In Carcoar, we prepare for school. We made an agreement with the German education authorities that we would enroll the children in a school in Australia and that school is the thirty-student strong Carcoar Public. The entire school is only slightly bigger than my daughter’s Year 4 class and everyone knows each other. In fact, the first day back is a lot like an extended family reunion, the kids in their buttercup uniforms – a foreign concept to our kids – quickly starting games of handball – also foreign in this playground form – and the parents standing around catching up. All that’s missing is a barbecue.
It’s a soft landing for our two and, for my husband and me, the best end of the stick. We fall into a routine of walking the kids down the hill to school and then spending the day drifting. We drive to small towns like Canowindra and Vittoria and Milthorpe and Neville where we eat and drink and wander the shops. In the bakeries, I make sure I get all the things from my childhood – neenish tarts and cream buns and lemon slices. In the pubs, my husband tries the spectrum of Australian beers. Twice, I have to jump out and help a turtle off the middle of a hot, dusty road and often there’s a sudden, hard brake to make way for a roo. We wend our way around and over the cream-yellow hills dotted with black Angus cattle and they become as familiar as Carcoar’s key characters, who seemingly rotate through the pub, post office and café, asking prying questions as to how long we’re staying for and why. News travels fast in towns of two hundred.
Often, after we collect the kids from school, another novelty they’re not accustomed to, we walk home via The Carcoar Royal, the old pub on the main street, where the kids have a can of Kirks lemonade or Solo. Kirks is another thing that has come to be, for them, synonymous with Australia. The sticky, lemony sweetness of their cans of drink forms an additional note in our sensory memories, as does the hot sun on the road, the infinitesimally cooler night air as autumn slowly beckons.

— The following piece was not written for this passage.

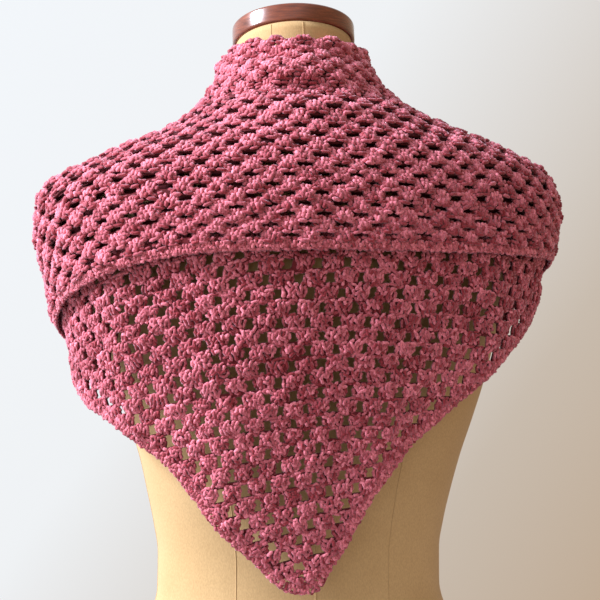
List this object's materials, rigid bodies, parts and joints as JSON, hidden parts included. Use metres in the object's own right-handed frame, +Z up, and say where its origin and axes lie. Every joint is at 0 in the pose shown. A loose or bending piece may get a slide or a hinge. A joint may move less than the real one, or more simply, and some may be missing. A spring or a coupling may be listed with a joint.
{
  "type": "shawl on dress form",
  "caption": "Triangular crocheted shawl in open clusters, long side folded out as a cape with a standing collar, worn by a limbless dress form on an oval board.",
  "frame": {"origin": "middle of the underside of the dress form's oval base board", "axes": "+Z up the form, -Y the wearer's back, +Y the open front, +X to the right as seen from behind"},
  "size_m": [0.4594, 0.2872, 0.7292],
  "materials": {
    "yarn": "soft plush chenille yarn, crocheted in open granny clusters",
    "border_yarn": "the same yarn, worked in a close border",
    "jersey": "smooth cream jersey, stretched over padding",
    "dark_wood": "dark red-brown varnish, glossy"
  },
  "bodies": {
    "root": {"folded_cape": "yarn", "back_panel": "yarn", "border_back": "border_yarn", "border_cape": "border_yarn", "form_torso": "jersey", "form_neck_cap": "dark_wood", "form_base": "dark_wood"}
  },
  "joints": []
}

Towards the end of our handful of weeks in Carcoar, my sister ducks across the street and returns with a paper bag from the homewares boutique, itself a study in scent, all tobacco and leather and spice. On more than one occasion, we’ve sent ourselves into a bit of a candle-sniffing spin. In the paper bag, there’s a Carcoar candle, which smells richly of tea tree oil. Tea tree, or Melaluca, is as familiar to me as the perfumes my Nanas wore and the hard eucalyptus lollies from the chemist. Along with the candle, there’s a box painted in the now-familiar cream-yellow colours of the countryside. Stencilled in gold on the box is ‘Our Place. Sun-dried paddocks and Bush Blossom.’ Its description is of ‘bush florals, spicy clove bud and cardamom to evoke the warmth of a late summer afternoon in the bush.’ I shake the brown glass bottle loose and spray it immediately. I can’t believe it. Unwittingly, my sister has bought us a bottle of Bushluft.
Back home, on the other side of the world, in the cold of early spring, the little brown bottle sits in our living room. This time of year, as Australia slowly settles into a smokey autumn, the air is pollen-rich here and threaded, headily, with the darling buds of May. There’s no Bushluft. There’s cut grass and the pungent canola, the early Pfingstrosen and the big fat strawberries. And in our living room, there is a little brown glass bottle which we spray, conservatively, when we need reminding of all that will always await us on a summer’s afternoon on another continent, a world away.